While I was learning about time complexity of recursive functions, I came across this code to calculate $x^n$:

power (x, n) {  
    if n == 0
        return 1 
    if n is even
        return power(x, n/2) * power(x, n/2)  
    if n is odd    
        return power(x, n/2) * power(x, n/2) * x

According to the book, its complexity is $\Theta(n)$ which seems rather strange to me. In my eyes, this code should have complexity $\Theta( n^2)$.

What am I seeing wrong?

An Answer

I will take your code at face value under the Uniform Cost Model.

Let's now assume $n$ is of the form $n = 2^k$ where $k \in \mathbb{N} \wedge k \geq 0$ (e.g. $n$ is a power of $2$).

We then get a recurrence relation like so:

$$\begin{align}
T(x, n) & = 2 \cdot T\left(x, \frac{n}{2} \right) + c \\[0.5em]
& = 4 \cdot T\left(x, \frac{n}{4} \right) + 2c + c \\
& = \vdots \\[0.5em]
& = \sum_{i = 1}^{\log_2 n} 2^{i - 1} \cdot c\\[0.5em]
& = c(n - 1)\\
& = \Theta(n)
\end{align}$$

Some Fun

Now let's take a step back and check out the Logarithmic Cost Model. Let's define the cost of multiplication as $g(n)$ where $n = \log_2 x$ (the size of $x$ in binary) and $x$ maximum of the two arguments.

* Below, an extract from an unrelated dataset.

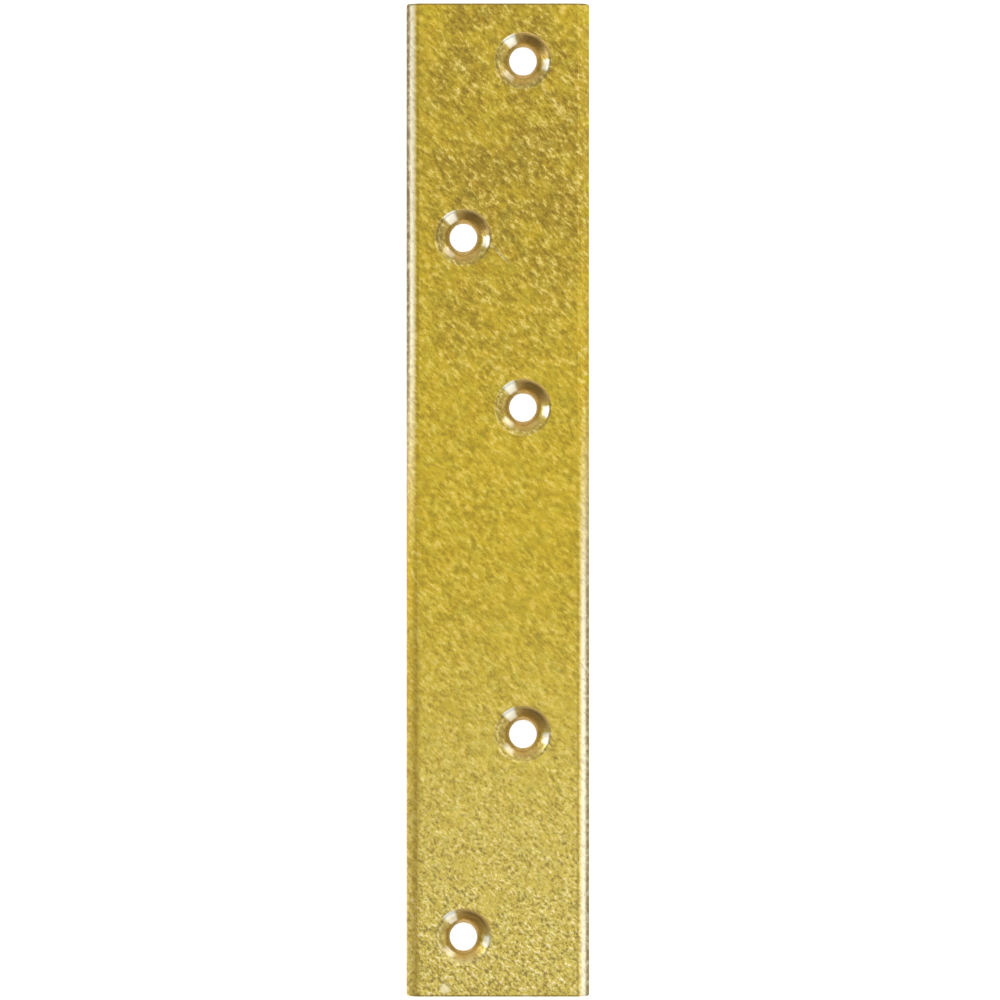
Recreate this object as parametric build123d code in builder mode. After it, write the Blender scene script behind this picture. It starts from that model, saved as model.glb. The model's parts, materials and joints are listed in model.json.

Along with our prior assumption about $n$, let's also assume $x$ is of the form $x = 2^k$ where $k \in \mathbb{N} \wedge k \geq 0$ (e.g. $x$ is a power of $2$).

We get a recurrence of the form:

$$\begin{align}
T(n) & = 2 \cdot T\left(\frac{n}{2} \right) + g\left(\frac{n}{2}\right) \\[0.5em]
& = 4 \cdot T\left(\frac{n}{4} \right) + 2 \cdot g\left(\frac{n}{4}\right) + g\left(\frac{n}{2}\right) \\
& = \vdots \\[0.5em]
& = \sum_{i = 1}^{\log_2 n} 2^{i - 1} \cdot g\left(\frac{n}{2^i}\right)\\[0.5em]
\end{align}$$

Now we can analyze some interesting multiplication methods:

• Multiplication is linear in size, e.g. $g(n) = n$.

$$
\begin{align}
T(n) & = \Theta(n \log n)
\end{align}$$

• Multiplication is quadratic in size, e.g. $g(n) = n^2$.

$$\begin{align}
T(n) & = \Theta(n^2)
\end{align}$$

• Karatsuba Multiplication, the divide and conquer method, e.g. $g(n) = \Theta(n^{\log_2 3})$

$$\begin{align}
T(n) & = \Theta(n^{\log_2 3})
\end{align}$$

-
Just for fun, and to plug Yuval's answer to my own question, multiplication is super-linear-polylogarithmic and sub-polynomial-polylogarithmic, e.g. $g(n) = \Theta(n\log n \cdot 2^{\sqrt{2\log n}})$. We also assume size $n$ for $g$ instead of $\frac{n}{2}$.

$$\begin{align}
T(n) & = 2 \cdot T\left(\frac{n}{2} \right) + \Theta\left(n\log n \cdot 2^{\sqrt{2\log n}}\right) \\[0.5em]
\end{align}$$

We use case 3 of the Master Theorem to get:

$$\begin{align}
T(n) & = \Theta\left(n\log n \cdot 2^{\sqrt{2\log n}}\right) \\[0.5em]
\end{align}$$

Essentially, but not exactly, as the time complexity becomes superlinear, the time it takes to multiply overtakes the recursive time. This can be seen as case 3 of the Master Theorem.

Even More Fun!

Now let's say this was implemented in a smart manner, not repeating the recursive calls or using DP.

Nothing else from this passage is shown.